Confluent Control Center

Confluent Control Center is a web-based tool for managing and monitoring Apache Kafka®. Control Center provides a user interface that allows developers and operators to get a quick overview of cluster health, observe and control messages, topics, and Schema Registry, and to develop and run ksqlDB queries.

Control Center includes the following pages where you can drill down to view data and configure features in your Apache Kafka® environment.

Clusters overview
View healthy and unhealthy clusters at a glance and search for a cluster being managed by Control Center. Click on a cluster tile to drill into views of critical metrics and connected services for that cluster.
Brokers overview
View essential Kafka metrics for brokers in a cluster.
Topics
Add and edit topics, view production and consumption metrics for a topic, browse and download messages, and manage Schema Registry for topics.
Connect
Manage, monitor, and configure connectors with Kafka Connect, the toolkit for connecting external systems to Kafka.
ksqlDB
Develop applications against ksqlDB, the streaming SQL engine for Kafka. Use the ksqlDB page in Control Center to: run, view, and terminate SQL queries; browse and download messages from query results; add, describe, and drop streams and tables; and view schemas of available streams and tables in a cluster.
Consumers
View the consumer groups associated with a selected Kafka cluster, including the number of consumers per group, the number of topics being consumed, and consumer lag across all relevant topics. The Consumers feature also contains the redesigned streams monitoring page.
Replicators
Monitor and configure replicated topics and create replica topics that preserve topic configuration in the source cluster.
Cluster Settings
View and edit cluster properties and broker configurations.
Alerts
Use Alerts to define the trigger criteria for anomalous events that occur during data monitoring and to trigger an alert when those events occur. Set triggers, actions, and view alert history across all of your Control Center clusters.

Architecture

Control Center is comprised of these parts:

  • Metrics interceptors that collect metric data on clients (producers and consumers).
  • Kafka to move metric data.
  • The Control Center application server for analyzing stream metrics.

Here is a common Kafka environment that uses Kafka to transport messages from a set of producers to a set of consumers that are in different data centers, and uses Replicator to copy data from one cluster to another:

../_images/kafka_example.png

An example system using Kafka

Confluent Control Center helps you detect any issues when moving data, including any late, duplicate, or lost messages. By adding lightweight code to clients, stream monitoring can count every message sent and received in a streaming application. By using Kafka to send metrics information, stream monitoring metrics are transmitted quickly and reliably to the Control Center application.

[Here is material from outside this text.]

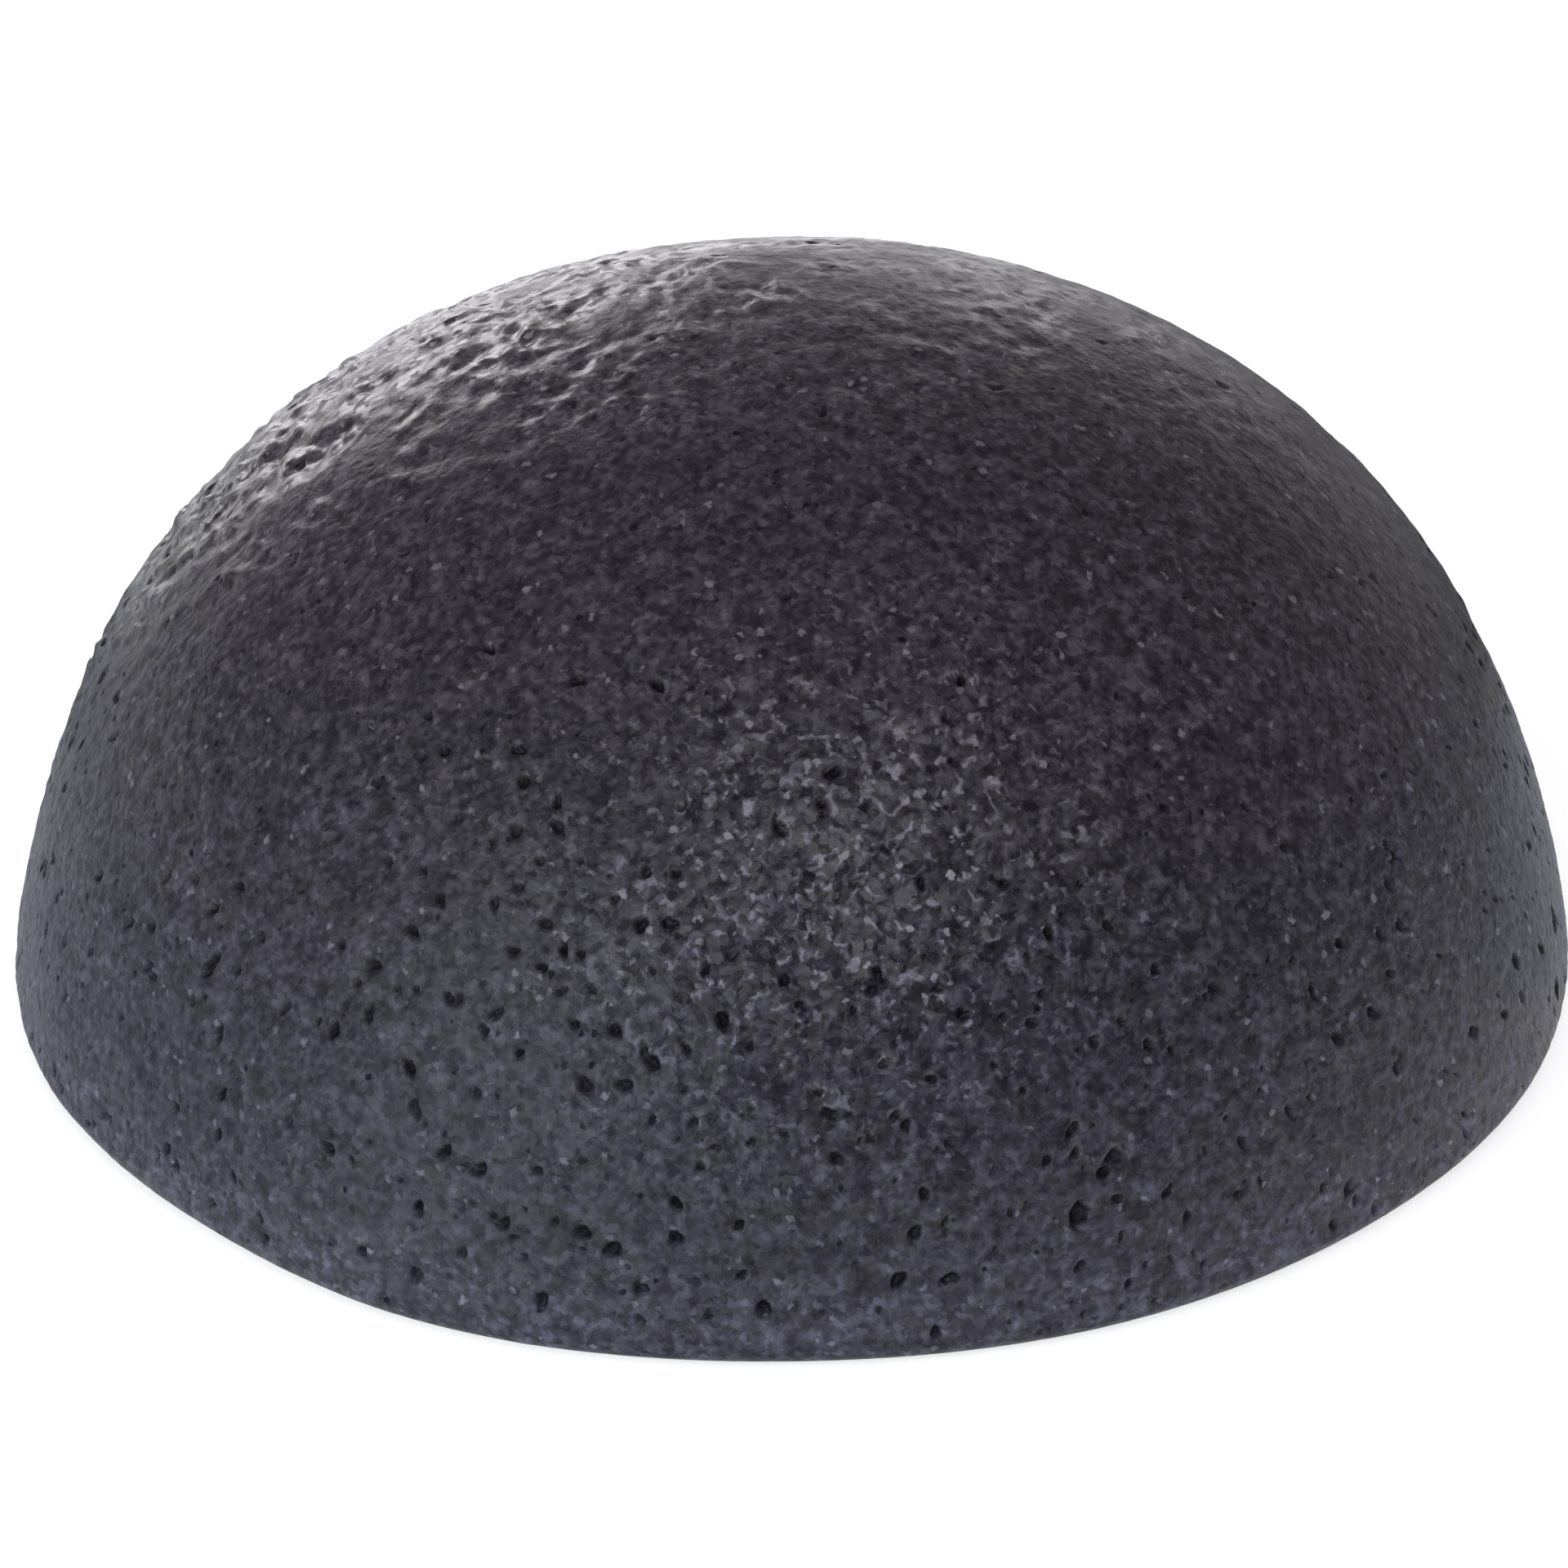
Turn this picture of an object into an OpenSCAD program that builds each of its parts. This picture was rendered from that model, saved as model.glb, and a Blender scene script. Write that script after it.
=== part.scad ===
// Half-ball konjac sponge, all sizes in millimetres.
// It stands on its flat face: Z is up and the origin is the middle of that face.
// The dome is part of a ball, cut off flat a little above the ball's middle, with a rounded rim.
// Three bonded layers make it up: the skin moulded against the dome of the mould, the skin of the
// flat face, and the open foam core that they close in.

/* [Overall form] */
// Width of the sponge across its rim
rim_w = 80; // [60:1:100]
// Height of the dome above the flat face
dome_h = 36.6; // [30:0.2:44]
// Radius of the rounded rim where the dome meets the flat face
rim_r = 1.4; // [0.8:0.1:1.6]

/* [Layers] */
// Thickness of the skin moulded over the dome
dome_skin_t = 2; // [1.8:0.1:4]
// Thickness of the skin on the flat face
base_skin_t = 1.5; // [1:0.1:4]

/* [Pores in the dome] */
// Number of open pores
dome_pores = 150; // [0:10:200]
// Height of the plain band between the flat face and the lowest pore
dome_plain_h = 3; // [2.5:0.5:8]
// How far the pores crowd towards the rim: 1 spreads them evenly
dome_crowding = 1.5; // [1:0.1:2]

/* [Pores in the flat face] */
// Number of open pores
base_pores = 64; // [0:8:96]
// Radius of the plain middle of the face
base_plain_r = 4; // [2:0.5:8]
// Width of the plain border of the face
base_border_w = 2.5; // [2:0.5:6]

/* [Size of the pores] */
// Diameter of the smallest pore
pore_min_d = 0.6; // [0.4:0.1:0.8]
// Diameter of the largest pore
pore_max_d = 1.3; // [0.9:0.1:1.6]
// Furthest that a pore strays from its place in the spiral
pore_stray = 2; // [0:0.2:2.4]

/* [Hidden] */

// The ball, the rim's arc and the flat face follow each other without a corner: the arc's centre
// is rim_r above the face and rim_r inside the ball, which gives the ball's radius.
rim_x = rim_w / 2 - rim_r;
cap_h = dome_h - 2 * rim_r;
ball_r = (rim_x * rim_x + dome_h * cap_h) / (2 * cap_h);
// Depth of the ball's centre below the flat face
ball_drop = ball_r - dome_h;
core_r = ball_r - dome_skin_t;
// Radius of the seam between the two skins, in the flat face
seam_r = sqrt(core_r * core_r - ball_drop * ball_drop);

// Angle on the rim's arc where the ball takes over, and the number of flats along the arc
rim_top_a = atan2(rim_r + ball_drop, rim_x);
rim_steps = 12;

// A pore is a little deeper than half its width, but never reaches through its skin
pore_depth_share = 0.7;
skin_depth_share = 0.75;
// A wide pore is two bubbles run together, this share of its diameter apart
twin_apart_share = 0.55;
// One pore in this many is such a pair
twin_every = 3;
golden_a = 180 * (3 - sqrt(5));
seed = 11;

// Overrun of every cut
over = 1;
ball_facets = 144;
pore_facets = 16;

// Height of dome pore i: even steps of height share out a ball's surface evenly, and the power
// moves the pores down towards the rim
function dome_pore_z(i) =
    dome_plain_h + (dome_h - dome_plain_h) * pow((i + 0.5) / dome_pores, dome_crowding);

// Distance of base pore i from the middle: even steps of the square share out a disc evenly
function base_pore_x(i) =
    let (inner_r = base_plain_r, outer_r = seam_r - base_border_w)
    sqrt(inner_r * inner_r
        + (outer_r * outer_r - inner_r * inner_r) * (i + 0.5) / base_pores);

// Point k along the rim's arc, from the ball down to the flat face
function rim_point(k) =
    let (a = rim_top_a - (90 + rim_top_a) * k / rim_steps)
    [rim_x + rim_r * cos(a), rim_r + rim_r * sin(a)];

// The point past a, one overrun further along the line from b
function past(a, b) = a + (a - b) * over / norm(a - b);

// What the rounded rim takes off, as a ring outside the arc. Both ends of the arc run on past the
// ball and the face, so that the ring cuts them cleanly.
module rim_cut() {
    outer_x = rim_w / 2 + 2 * over;
    top = past(rim_point(0), rim_point(1));
    bottom = past(rim_point(rim_steps), rim_point(rim_steps - 1));
    rotate_extrude($fn = ball_facets)
        polygon(concat(
            [top],
            [for (k = [1 : rim_steps - 1]) rim_point(k)],
            [bottom, [bottom.x, -2 * over], [outer_x, -2 * over], [outer_x, top.y]]));
}

// The ball that a skin or the core is part of
module ball(r) {
    translate([0, 0, -ball_drop])
        sphere(r = r, $fn = ball_facets);
}

// Everything below a level
module below(z) {
    translate([0, 0, z - 2 * ball_r])
        cylinder(r = ball_r + over, h = 2 * ball_r, $fn = ball_facets);
}

// One pore of diameter d opening upwards at the origin, in a skin of thickness skin_t
module pore(d, skin_t, turn, twin) {
    depth = min(d * pore_depth_share, skin_t * skin_depth_share);
    apart = twin ? d * twin_apart_share : 0;
    rotate([0, 0, turn])
        for (x = twin ? [-apart / 2, apart / 2] : [0])
            translate([x, 0, d / 2 - depth])
                sphere(d = d, $fn = pore_facets);
}

// The dome's pores, on a golden-angle spiral with a seeded stray around and down the dome
module dome_pore_field() {
    widths = rands(pore_min_d, pore_max_d, dome_pores + 1, seed);
    strays = rands(-pore_stray, pore_stray, 2 * dome_pores + 1, seed + 1);
    turns = rands(0, 360, dome_pores + 1, seed + 2);
    stray_a = 360 / (2 * PI * ball_r);
    for (i = [0 : 1 : dome_pores - 1]) {
        z = dome_pore_z(i);
        down = acos((z + ball_drop) / ball_r);
        around = i * golden_a + strays[2 * i] * stray_a / sin(down);
        low = acos((dome_plain_h + ball_drop) / ball_r);
        translate([0, 0, -ball_drop])
            rotate([0, min(down + strays[2 * i + 1] * stray_a, low), around])
                translate([0, 0, ball_r])
                    pore(widths[i], dome_skin_t, turns[i], i % twin_every == 0);
    }
}

// The flat face's pores, on the same kind of spiral
module base_pore_field() {
    widths = rands(pore_min_d, pore_max_d, base_pores + 1, seed + 3);
    turns = rands(0, 360, base_pores + 1, seed + 4);
    for (i = [0 : 1 : base_pores - 1])
        rotate([0, 0, i * golden_a])
            translate([base_pore_x(i), 0, 0])
                rotate([180, 0, 0])
                    pore(widths[i], base_skin_t, turns[i], i % twin_every == 0);
}

// Skin of the dome: from the outer ball and the rounded rim in to the core's ball
module dome_skin() {
    color([0.26, 0.25, 0.29])
        difference() {
            ball(ball_r);
            below(0);
            rim_cut();
            ball(core_r);
            dome_pore_field();
        }
}

// Skin of the flat face, which closes the dome's skin from below
module base_skin() {
    color([0.30, 0.29, 0.33])
        difference() {
            intersection() {
                ball(core_r);
                cylinder(r = ball_r, h = base_skin_t, $fn = ball_facets);
            }
            base_pore_field();
        }
}

// Open foam between the two skins
module foam_core() {
    color([0.20, 0.19, 0.22])
        difference() {
            ball(core_r);
            below(base_skin_t);
        }
}

dome_skin();
base_skin();
foam_core();
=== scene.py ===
# %% [markdown]
# # A half-ball konjac sponge
# The real sponge is one casting of konjac root gel, coloured with charcoal powder, foamed, frozen
# and thawed. It lies damp on its flat face. Everything that makes it look real is in its surface: a
# dome that is almost but not quite a ball, a skin that has shrunk into fine folds, a grain like
# wet felt, and open pores. So nearly all the work here is one well-made surface.

# %% Load the CAD frame
import math
from itertools import product
from types import SimpleNamespace

import bpy
import numpy as np
from mathutils import Matrix, Vector


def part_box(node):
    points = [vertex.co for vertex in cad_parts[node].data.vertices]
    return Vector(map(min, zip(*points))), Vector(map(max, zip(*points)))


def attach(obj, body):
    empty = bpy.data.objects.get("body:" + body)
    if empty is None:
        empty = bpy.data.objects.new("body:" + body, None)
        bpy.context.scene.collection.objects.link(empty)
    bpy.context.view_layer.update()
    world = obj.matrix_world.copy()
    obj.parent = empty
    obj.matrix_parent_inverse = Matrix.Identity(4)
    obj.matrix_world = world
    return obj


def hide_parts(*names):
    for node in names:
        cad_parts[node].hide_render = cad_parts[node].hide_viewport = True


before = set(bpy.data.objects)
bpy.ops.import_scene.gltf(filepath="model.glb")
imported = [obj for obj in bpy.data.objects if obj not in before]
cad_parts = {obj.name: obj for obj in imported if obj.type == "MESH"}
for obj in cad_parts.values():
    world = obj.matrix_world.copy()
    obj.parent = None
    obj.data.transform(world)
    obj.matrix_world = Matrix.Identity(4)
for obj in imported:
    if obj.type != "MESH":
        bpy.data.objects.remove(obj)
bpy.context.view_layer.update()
MM = 0.001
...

../_images/kafka_example_CC.png

An example system using Kafka, monitored by Control Center

Time windows and metrics

Stream monitoring is designed to efficiently audit the set of messages that are sent and received. To do this, Control Center uses a set of techniques to measure and verify delivery.

The interceptors work by collecting metrics on messages produced or consumed on each client, and sending these to Control Center for analysis and reporting. Interceptors use Kafka message timestamps to group messages. Specifically, the interceptors will collect metrics during a one minute time window based on this timestamp. You can calculate this by a function like floor(messageTimestamp / 60) * 60. Metrics are collected for each combination of producer, consumer group, consumer, topic, and partition. Currently, metrics include a message count and cumulative checksum for producers and consumer, and latency information from consumers.

Latency and system clock implications

Latency is measured by calculating the difference between the system clock time on the consumer and the timestamp in the message. In a distributed environment, it can be difficult to keep clocks synchronized. If the clock on the consumer is running faster than the clock on the producer, then Control Center might show latency values that are higher than the true values. If the clock on the consumer is running slower than the clock on the producer, then Control Center might show latency values that are lower than the true values (and in the worst case, negative values).

If your clocks are out of sync, you might notice some unexpected results in Confluent Control Center. Confluent recommends using a mechanism like NTP to synchronize time between production machines; this can help keep clocks synchronized to within 20ms over the public internet, and to within 1 ms for servers on the same local network.

Tip

NTP practical example: In an environment where messages take one second or more to be produced and consumed, and NTP is used to synchronize clocks between machines, the latency information should be accurate to within 2%.